The FT report (plus this story makes for a good blog title).
Anti-dumping legislation is always interesting (at least to me) and the EU are getting more and more trigger happy when it comes to using anti-dumping as a means of protection. Dumping is always hard to prove.
It will be interesting to see how this plays out.
China in EU trade spat over screw imports [FT]
China has sparked a row with the European Union after complaining to the world’s trade watchdog that EU anti-dumping duties on Chinese screws and bolts are breaking global commerce rules.
The world’s second-largest exporter lodged its first complaint against the EU with the World Trade Organisation on Friday, protesting that EU tariffs of up to 85 per cent were “neither impartial nor transparent” and were damaging business for hundreds of Chinese companies.
The move signals Beijing’s willingness to defend its trade-related interests more aggressively through multilateral institutions, as well as its implicit acceptance of the authority of those western-dominated institutions.
The European Commission said the duties, imposed in January on goods worth some €575m ($812m) a year, complied with WTO rules and served to protect European businesses from unfairly priced Chinese goods.
Under WTO rules, a country imposing anti-dumping duties must prove its domestic industry has been injured by cheap imports from a specific country.
The dispute comes only days after EU trade officials approved pre-emptive penalties on imports of steel pipe from China, viewed by some as a protectionist move intended to mitigate the effects of the economic downturn within the 27-state bloc.
In a statement from its WTO mission in Geneva, China said the commission had failed to comply with the trade watchdog’s rules when it investigated the imports and imposed the measures.

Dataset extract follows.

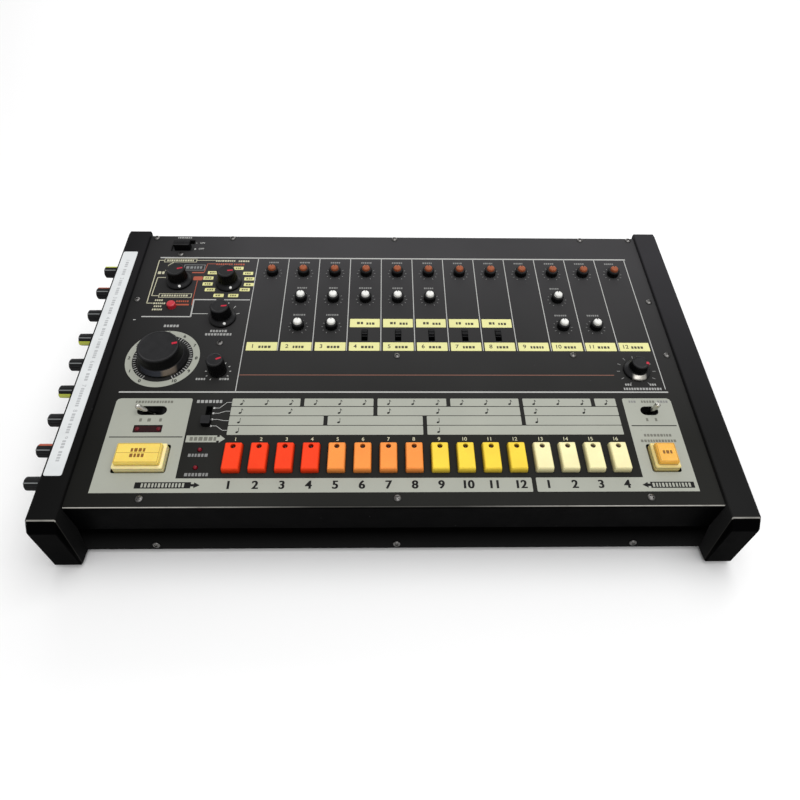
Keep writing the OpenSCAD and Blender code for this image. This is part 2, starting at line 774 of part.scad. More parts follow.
module skirted_knob(d, grip, h) {
    r = d / 2;
    body_r = grip / 2;
    difference() {
        turned([
            [r, 2], [r - 0.5, 2.6], [body_r + 0.9, 4.2], [body_r + 0.3, 5], [body_r - 0.3, h - 0.7],
            [body_r - 0.8, h - 0.15], [body_r - 1.6, h], [body_r - 2.2, h - 0.3], [0, h - 0.3]
        ], r);
        flutes(body_r + 0.1, 0.45, 24, 5.2, h + 1);
    }
}

module plain_knob(d, h) {
    r = d / 2;
    difference() {
        turned([
            [r, 1.6], [r - 0.3, h - 0.9], [r - 0.8, h - 0.25], [r - 1.5, h], [r - 2.1, h - 0.3], [0, h - 0.3]
        ], r);
        flutes(r, 0.45, 20, 2.2, h + 1);
    }
}

module dial_knob(d, grip, h) {
    r = d / 2;
    body_r = grip / 2;
    turned([
        [r, 2], [r - 0.35, 2.6], [body_r + 0.7, 5.6], [body_r + 0.1, 6.2], [body_r - 0.15, 7.2],
        [body_r - 0.8, h - 1.3], [body_r - 1.3, h - 0.4], [body_r - 2.2, h], [body_r - 3, h - 0.4], [0, h - 0.4]
    ], r);
}

module side_knob() {
    r = side_knob_d / 2;
    side_spindle_down = cheek_wall + side_pot_h - pot_floor - 1;
    difference() {
        rotate_extrude($fn = 96) polygon([
            [0, -side_spindle_down], [spindle_d / 2, -side_spindle_down], [spindle_d / 2, knob_lift],
            [r, knob_lift], [r - 0.15, side_reach - 0.9], [r - 0.9, side_reach - 0.15],
            [r - 1.5, side_reach], [0, side_reach]
        ]);
        flutes(r, 0.4, 18, 2, side_reach + 1);
    }
}

module level_knob(n) {
    in_frame() color("orangered") on_panel(channel_at(n, level_v)) small_knob();
}

module tone_knob(n) {
    in_frame() color("white") on_panel(channel_at(n, tone_v)) small_knob();
}

module decay_knob(n) {
    in_frame() color("ivory") on_panel(channel_at(n, decay_v)) small_knob();
}

module side_knob_at(n) {
    in_frame() color("black") on_side(n) side_knob();
}

module tempo_dial() {
    in_frame() color("black") on_panel(tempo_at) dial_knob(tempo_d, tempo_grip_d, tempo_h);
}

module mode_knob() {
    in_frame() color("black") on_panel(mode_at) skirted_knob(skirt_d, grip_d, skirted_h);
}

module instrument_knob() {
    in_frame() color("black") on_panel(instrument_at) skirted_knob(skirt_d, grip_d, skirted_h);
}

module fill_knob() {
    in_frame() color("black") on_panel(fill_at) skirted_knob(skirt_d, grip_d, skirted_h);
}

module fine_tempo_knob() {
    in_frame() color("black") on_panel(fine_at) plain_knob(fine_d, fine_h);
}

module master_volume_knob() {
    in_frame() color("black") on_panel(volume_at) skirted_knob(volume_d, volume_grip_d, volume_h);
}

// ---- Switches, levers, buttons and keys ---------------------------------

module sound_switches() {
    in_frame() color("black") for (n = switch_channels)
        on_panel(channel_at(n, sound_switch_v) + [0, sound_travel / 2]) {
            w = sound_slot_w - 2 * clear;
            rounded_block(w, sound_slot_len - sound_travel - 2 * clear, 0.4, slider_foot, -0.6);
            for (y = [-1, 0, 1]) translate([0, 1.8 * y, 0]) rounded_block(w, 1, 0.2, -1, 1.2);
        }
}

module scale_switch() {
    rest = scale_at + [0, -1.5 * scale_step];
    stem = scale_slot_len - 3 * scale_step - 2 * clear;
    in_frame() color("black") on_panel(rest) {
        rounded_block(scale_slot_w - 2 * clear, stem, 0.4, slider_foot, 2);
        rounded_block(7, 7.4, 0.8, 0.6, 4.8);
    }
}

module power_switch() {
    stem = power_slot_len - power_travel - 2 * clear;
    in_frame() color("black") on_panel(power_at - [0, power_travel / 2]) difference() {
        union() {
            rounded_block(power_slot_w - 2 * clear, stem, 0.8, slider_foot, -sheet);
            rounded_block(power_grip_w, 7, 0.8, slider_foot, 5.5);
        }
        for (y = [-1, 0, 1])
            translate([-power_slot_w / 2, 1.9 * y - 0.4, 5]) cube([power_slot_w, 0.8, 1]);
    }
}

// Bat lever with a ball pivot, leaning to the right by an angle
module lever(lean) {
    tip_r = 2.2;
    neck_r = 1.7;
    translate([0, 0, lever_pivot]) rotate([0, lean, 0]) {
        sphere(r = ball_r, $fn = 48);
        translate([0, 0, -4.4]) cylinder(r = 1.1, h = 6, $fn = 32);
        rotate_extrude($fn = 48) polygon([
            [0, 0], [neck_r, 0], [neck_r, 5], [tip_r - 0.1, lever_len - 4.4], [tip_r, lever_len - 2.6],
            [tip_r - 0.25, lever_len - 1.2], [tip_r - 1, lever_len - 0.3], [0, lever_len]
        ]);
    }
}

module variation_lever() {
    in_frame() color("silver") on_panel(variation_at) lever(-variation_lean);
}

module fill_lever() {
    in_frame() color("silver") on_panel(fill_lever_at) lever(fill_lean);
}

// Hole under a key or button for the post that guides it
module post_hole(foot) {
    translate([-post_hole_w / 2, -post_hole_w / 2, foot - 1])
        cube([post_hole_w, post_hole_w, post_top - foot + 1]);
}

// Large button with a raised top inside a lower rim
module button(w, d) {
    rim = 2;
    rim_h = button_h - 4;
    difference() {
        union() {
            hull() {
                rounded_block(w, d, 1.2, button_foot, rim_h - 0.6);
                rounded_block(w - 1, d - 1, 0.8, rim_h - 0.7, rim_h);
            }
            hull() {
                rounded_block(w - 2 * rim, d - 2 * rim, 1, rim_h - 1, button_h - 0.7);
                rounded_block(w - 2 * rim - 1.2, d - 2 * rim - 1.2, 0.6, button_h - 0.8, button_h);
            }
        }
        post_hole(button_foot);
    }
}

module start_stop_button() {
    in_frame() color("khaki") on_panel(start_at) button(start_w, start_len);
}

module tap_button() {
    in_frame() color("goldenrod") on_panel(tap_at) button(tap_w, tap_len);
}

module clear_button() {
    r = clear_d / 2;
    in_frame() color("crimson") on_panel(clear_at) difference() {
        rotate_extrude($fn = 64) polygon([
            [0, button_foot], [r, button_foot], [r, 3], [r - 0.3, 3.7], [r - 0.9, 4.1], [0, 4.3]
        ]);
        post_hole(button_foot);
    }
}

// One step key: drafted sides, bevelled top and a hole for its lamp
module step_key() {
    top_w = key_w - 1;
    back_h = key_h - key_fall;
    tilt = atan(key_fall / key_len);
    difference() {
        hull() {
            rounded_block(key_w, key_len, 1.1, key_foot, 0.4);
            translate([0, 0, (key_h + back_h) / 2 - 0.7]) rotate([-tilt, 0, 0]) {
                rounded_block(top_w, key_len - 1.2, 0.9, -0.3, 0);
                rounded_block(top_w - 1.2, key_len - 2.4, 0.7, 0, 0.7);
            }
        }
        translate([0, key_lamp_v - key_v, key_foot - 1])
            cylinder(d = lamp_hole_d, h = key_h + board_depth, $fn = 32);
        translate([0, key_post_v - key_v, 0]) post_hole(key_foot);
    }
}

module step_keys(group) {
    first = group * keys_in_group;
    in_frame() color(group_colours[group])
        for (n = [first + 1:first + keys_in_group]) on_panel(key_at(n, key_v)) step_key();
}

// ---- What is drawn ------------------------------------------------------

control_panel();
chassis();
left_cheek();
right_cheek();
panel_screws();
rubber_feet();
label_strip();
lamps();
control_boards();
power_transformer();
rear_sockets();
for (n = [1:channel_count]) level_knob(n);
for (n = tone_channels) tone_knob(n);
for (n = decay_channels) decay_knob(n);
for (n = [1:side_count]) side_knob_at(n);
tempo_dial();
mode_knob();
instrument_knob();
fill_knob();
fine_tempo_knob();
master_volume_knob();
sound_switches();
scale_switch();
power_switch();
variation_lever();
fill_lever();
start_stop_button();
tap_button();
clear_button();
for (g = [0:3]) step_keys(g);
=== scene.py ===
import json
import math
import random

import bmesh
import bpy
from mathutils import Matrix, Vector


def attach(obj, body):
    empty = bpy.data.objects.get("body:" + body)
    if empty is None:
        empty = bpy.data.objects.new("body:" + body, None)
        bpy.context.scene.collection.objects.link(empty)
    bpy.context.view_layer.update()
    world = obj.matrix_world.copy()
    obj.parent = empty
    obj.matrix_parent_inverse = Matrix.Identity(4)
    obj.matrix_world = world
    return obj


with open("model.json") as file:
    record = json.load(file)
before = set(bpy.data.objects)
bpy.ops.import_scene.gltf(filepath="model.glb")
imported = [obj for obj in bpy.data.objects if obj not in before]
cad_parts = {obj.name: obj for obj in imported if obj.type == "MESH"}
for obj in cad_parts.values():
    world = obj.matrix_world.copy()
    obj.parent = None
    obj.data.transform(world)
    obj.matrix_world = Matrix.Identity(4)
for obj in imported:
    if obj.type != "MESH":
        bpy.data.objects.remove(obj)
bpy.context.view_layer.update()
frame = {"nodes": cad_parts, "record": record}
nodes = frame["nodes"]

# ---- Sizes, in millimetres ----

MM = 0.001

# The case, its height in front, and how far its cheeks' noses stand forward.
CASE_W, CASE_D, CASE_H = 508, 305, 105
FRONT_H, NOSE = 60, 6
# The panel's bend behind the noses, its drop below the cheeks, and its sheet.
LIP_SET, DROP, SHEET = 10, 3, 1.2
# The back wall's inset, and the gap that the socket blocks leave.
BACK_INSET, FIT = 2.5, 0.2

SLOPE = math.atan((CASE_H - FRONT_H) / (CASE_D - NOSE))
NORMAL = Vector((0, -math.sin(SLOPE), math.cos(SLOPE)))
UP_SLOPE = Vector((0, math.cos(SLOPE), math.sin(SLOPE)))
ASIDE, BACK, UP = (1, 0, 0), (0, 1, 0), (0, 0, 1)

# The row of knobs on the left cheek: their reach, their depth below its edge, the
# place of the front one, their pitch and their radius.
SIDE_REACH, SIDE_DEPTH, SIDE_V, SIDE_PITCH, SIDE_R = 13.5, 10, 23.3, 27.6, 5.28
SIDE_COUNT = 9

TO_FRAME = Matrix.Scale(MM, 4) @ Matrix.Translation((SIDE_REACH / 2, -CASE_D / 2, 0))
TO_PANEL = (
    TO_FRAME
    @ Matrix.Translation((0, NOSE, FRONT_H))
    @ Matrix.Rotation(SLOPE, 4, "X")
    @ Matrix.Translation((0, LIP_SET, -DROP))
)
PANEL_LEVEL = (TO_PANEL @ Vector((0, 0, 0))).dot(NORMAL)

# Channels from left to right, and the rows of small knobs over them.
CHANNEL_U, CHANNEL_PITCH = -111.8, 28.5
CHANNELS = range(1, 13)
SWITCH_CHANNELS = (4, 5, 6, 7, 8)
SMALL_KNOBS = (
    # kind, v, channels, v and width of the words above, seed
    ("level", 236.5, CHANNELS, 250.8, 9.5, 0),
    ("tone", 203.5, (2, 3, 4, 5, 6, 10), 217.5, 9, 20),
    ("decay", 170.5, (2, 3, 10, 11), 184.3, 10.5, 40),
)
WIDE_WORDS = {("tone", 4): 12}

# Step keys, whose last four are counted from 1 again.
KEY_U, KEY_PITCH = -120.6, 19.05
KEYS, KEYS_COUNTED_ON = range(1, 17), 12

# Heights of the small knobs' shoulder, the buttons' rim and the buttons' top.
SHOULDER_H, RIM_H, BUTTON_H = 6.0, 4.6, 8.6

VARIATION, FILL_LEVER, WINDOW = (-188.3, 82.8), (198.2, 82.4), (-188, 66)
START, TAP = (-187, 39.8), (198.3, 39.6)
TEMPO, MODE, INSTRUMENT = (-190.5, 134.7), (-194.4, 225.1), (-149.8, 223.2)
FILL, FINE, VOLUME = (-148.8, 179.8), (-143.8, 121.6), (197.2, 122)


def channel_u(n):
    return CHANNEL_U + (n - 1) * CHANNEL_PITCH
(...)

“The determinations made are neither impartial nor transparent, which infringes the legitimate commercial interests of over 1,700 Chinese fastener producers,” it said.
It said the EU had been inconsistent in its application of the rules given that two Chinese subsidiaries of European firms – Italy’s Agrati and Celo of Spain – were exempt from the duties.
However, the European Commission said the measure was fully in line with WTO rules. “Anti-dumping measures are not about protectionism, they are about fighting unfair trade.
“The decision to impose measures was taken on the basis of clear evidence that unfair dumping of Chinese products has taken place with state distortion of raw material prices,” Lutz Guellner, trade spokesman, said.
Between last September and June, other WTO members, particularly the US, India and European countries, brought 77 cases worth a total of $9.8bn against China, more than double the number of cases in the same period a year earlier, Chinese state media reported.
Until recently, China has been reluctant to use the WTO to defend its interests. However, it has now decided to engage more directly to protect its businesses, according to reported comments from Zhou Xiaoyan, deputy director of the China Bureau of Fair Trade for Imports and Exports.